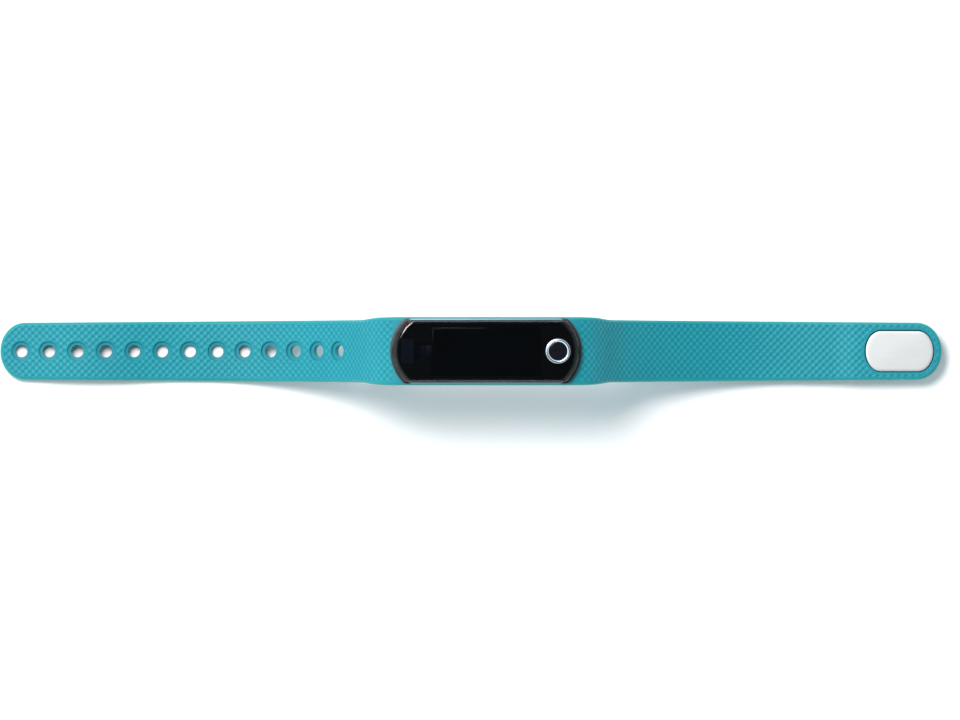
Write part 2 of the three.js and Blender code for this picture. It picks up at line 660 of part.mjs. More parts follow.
function coverLens() {
  const edgeWidth = POD_HALF_WIDTH - LENS_INSET;
  const ring = (share, z) => {
    const over = 1 - Math.cos((Math.PI / 2) * share);
    return atHeight(podOutline(LENS_INSET + LENS_BEVEL_END * over, edgeWidth - LENS_BEVEL_SIDE * over), z);
  };
  const rise = LENS_TOP - LENS_EDGE_TOP;
  const bevel = [0, 1 / 3, 2 / 3, 1].map((share) => {
    return ring(share, LENS_EDGE_TOP + rise * Math.sin((Math.PI / 2) * share));
  });
  const shell = loft([ring(0, LENS_BOTTOM), ...bevel]);
  const buttonHole = turned([
    [0, LENS_BOTTOM - 1],
    [RING_OUTER_RADIUS + BUTTON_GAP, LENS_BOTTOM - 1],
    [RING_OUTER_RADIUS + BUTTON_GAP, LENS_TOP - 0.3],
    [RING_OUTER_RADIUS + 2 * BUTTON_GAP, LENS_TOP],
    [RING_OUTER_RADIUS + 2 * BUTTON_GAP, LENS_TOP + 1],
    [0, LENS_TOP + 1],
  ], 32).translate(BUTTON_X, 0, 0);
  return piece("cover_lens", cut(shell, buttonHole), SMOKED_LENS);
}

function lensGasket() {
  const outer = prism(podOutline(LENS_INSET + FIT_GAP), FLANGE_TOP, LENS_BOTTOM);
  const window = prism(podOutline(BODY_INSET + CASE_WALL / 2), FLANGE_TOP - 1, LENS_BOTTOM + 1);
  return piece("lens_gasket", cut(outer, window), BLACK_RUBBER);
}

const contactPlaces = [-CONTACT_SPACING / 2, CONTACT_SPACING / 2];
const screwPlaces = [-CARRIER_SCREW_Y, CARRIER_SCREW_Y];
const postTop = BOARD_BOTTOM - FIT_GAP;

function backCover() {
  const plate = loft([
    atHeight(podOutline(BODY_INSET + 0.6), COVER_BOTTOM),
    atHeight(podOutline(BODY_INSET), COVER_BOTTOM + 0.5),
    atHeight(podOutline(BODY_INSET), COVER_TOP),
  ]);
  const posts = screwPlaces.map((y) => {
    return disc(POST_RADIUS, COVER_TOP - 0.2, postTop, 12).translate(CARRIER_SCREW_X, y, 0);
  });
  const pilots = screwPlaces.map((y) =>
    disc(SCREW_SHANK_RADIUS + FIT_GAP, COVER_TOP, postTop + 1, 10).translate(CARRIER_SCREW_X, y, 0));
  const window = disc(WINDOW_RADIUS + FIT_GAP, COVER_BOTTOM - 1, COVER_TOP + 1, 24).translate(SENSOR_X, 0, 0);
  const contacts = contactPlaces.map((y) =>
    disc(CONTACT_RADIUS + FIT_GAP, COVER_BOTTOM - 1, COVER_TOP + 1, 12).translate(CONTACT_X, y, 0));
  return piece("back_cover", cut(joined(plate, ...posts), ...pilots, window, ...contacts), BLACK_PLASTIC);
}

function caseSeal() {
  const outer = prism(podOutline(BODY_INSET + 0.15), COVER_TOP, CASE_BOTTOM);
  const inner = prism(podOutline(BODY_INSET + CASE_WALL - 0.05), COVER_TOP - 1, CASE_BOTTOM + 1);
  return piece("case_seal", cut(outer, inner), BLACK_RUBBER);
}

// ---- Pod: display ----
const displayBottom = CARRIER_BOTTOM + CARRIER_PLATE + FIT_GAP;
const displayTop = displayBottom + DISPLAY_THICKNESS;
const boardTop = BOARD_BOTTOM + BOARD_THICKNESS;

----

■ Problem
Without changing a word, restate the whole listing.

■ Written solution
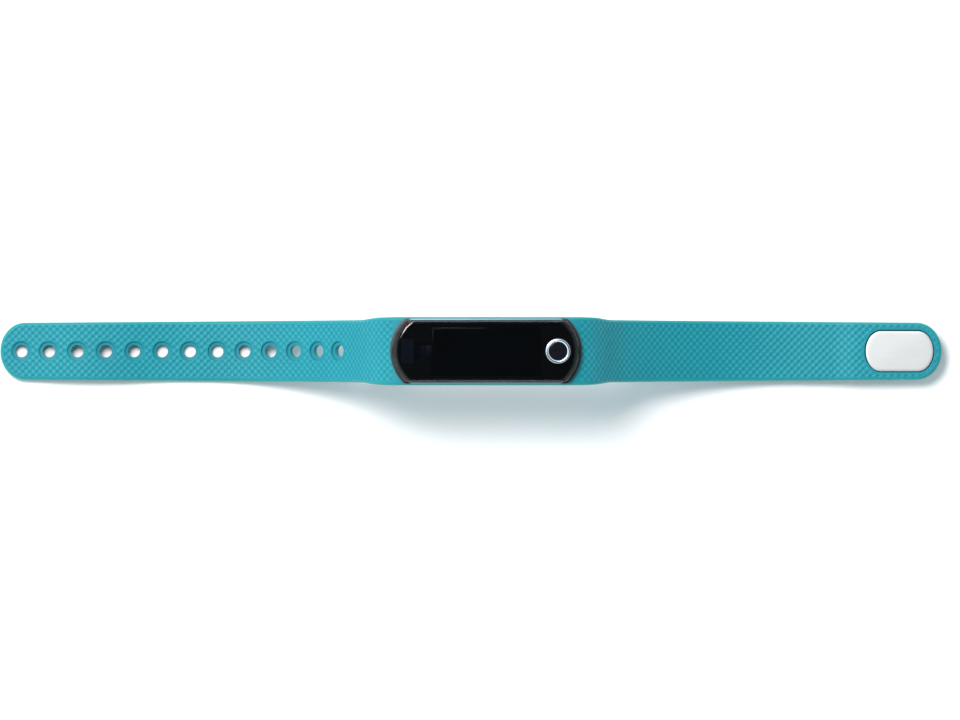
Write part 2 of the three.js and Blender code for this picture. It picks up at line 660 of part.mjs. More parts follow.
function coverLens() {
  const edgeWidth = POD_HALF_WIDTH - LENS_INSET;
  const ring = (share, z) => {
    const over = 1 - Math.cos((Math.PI / 2) * share);
    return atHeight(podOutline(LENS_INSET + LENS_BEVEL_END * over, edgeWidth - LENS_BEVEL_SIDE * over), z);
  };
  const rise = LENS_TOP - LENS_EDGE_TOP;
  const bevel = [0, 1 / 3, 2 / 3, 1].map((share) => {
    return ring(share, LENS_EDGE_TOP + rise * Math.sin((Math.PI / 2) * share));
  });
  const shell = loft([ring(0, LENS_BOTTOM), ...bevel]);
  const buttonHole = turned([
    [0, LENS_BOTTOM - 1],
    [RING_OUTER_RADIUS + BUTTON_GAP, LENS_BOTTOM - 1],
    [RING_OUTER_RADIUS + BUTTON_GAP, LENS_TOP - 0.3],
    [RING_OUTER_RADIUS + 2 * BUTTON_GAP, LENS_TOP],
    [RING_OUTER_RADIUS + 2 * BUTTON_GAP, LENS_TOP + 1],
    [0, LENS_TOP + 1],
  ], 32).translate(BUTTON_X, 0, 0);
  return piece("cover_lens", cut(shell, buttonHole), SMOKED_LENS);
}

function lensGasket() {
  const outer = prism(podOutline(LENS_INSET + FIT_GAP), FLANGE_TOP, LENS_BOTTOM);
  const window = prism(podOutline(BODY_INSET + CASE_WALL / 2), FLANGE_TOP - 1, LENS_BOTTOM + 1);
  return piece("lens_gasket", cut(outer, window), BLACK_RUBBER);
}

const contactPlaces = [-CONTACT_SPACING / 2, CONTACT_SPACING / 2];
const screwPlaces = [-CARRIER_SCREW_Y, CARRIER_SCREW_Y];
const postTop = BOARD_BOTTOM - FIT_GAP;

function backCover() {
  const plate = loft([
    atHeight(podOutline(BODY_INSET + 0.6), COVER_BOTTOM),
    atHeight(podOutline(BODY_INSET), COVER_BOTTOM + 0.5),
    atHeight(podOutline(BODY_INSET), COVER_TOP),
  ]);
  const posts = screwPlaces.map((y) => {
    return disc(POST_RADIUS, COVER_TOP - 0.2, postTop, 12).translate(CARRIER_SCREW_X, y, 0);
  });
  const pilots = screwPlaces.map((y) =>
    disc(SCREW_SHANK_RADIUS + FIT_GAP, COVER_TOP, postTop + 1, 10).translate(CARRIER_SCREW_X, y, 0));
  const window = disc(WINDOW_RADIUS + FIT_GAP, COVER_BOTTOM - 1, COVER_TOP + 1, 24).translate(SENSOR_X, 0, 0);
  const contacts = contactPlaces.map((y) =>
    disc(CONTACT_RADIUS + FIT_GAP, COVER_BOTTOM - 1, COVER_TOP + 1, 12).translate(CONTACT_X, y, 0));
  return piece("back_cover", cut(joined(plate, ...posts), ...pilots, window, ...contacts), BLACK_PLASTIC);
}

function caseSeal() {
  const outer = prism(podOutline(BODY_INSET + 0.15), COVER_TOP, CASE_BOTTOM);
  const inner = prism(podOutline(BODY_INSET + CASE_WALL - 0.05), COVER_TOP - 1, CASE_BOTTOM + 1);
  return piece("case_seal", cut(outer, inner), BLACK_RUBBER);
}

// ---- Pod: display ----
const displayBottom = CARRIER_BOTTOM + CARRIER_PLATE + FIT_GAP;
const displayTop = displayBottom + DISPLAY_THICKNESS;
const boardTop = BOARD_BOTTOM + BOARD_THICKNESS;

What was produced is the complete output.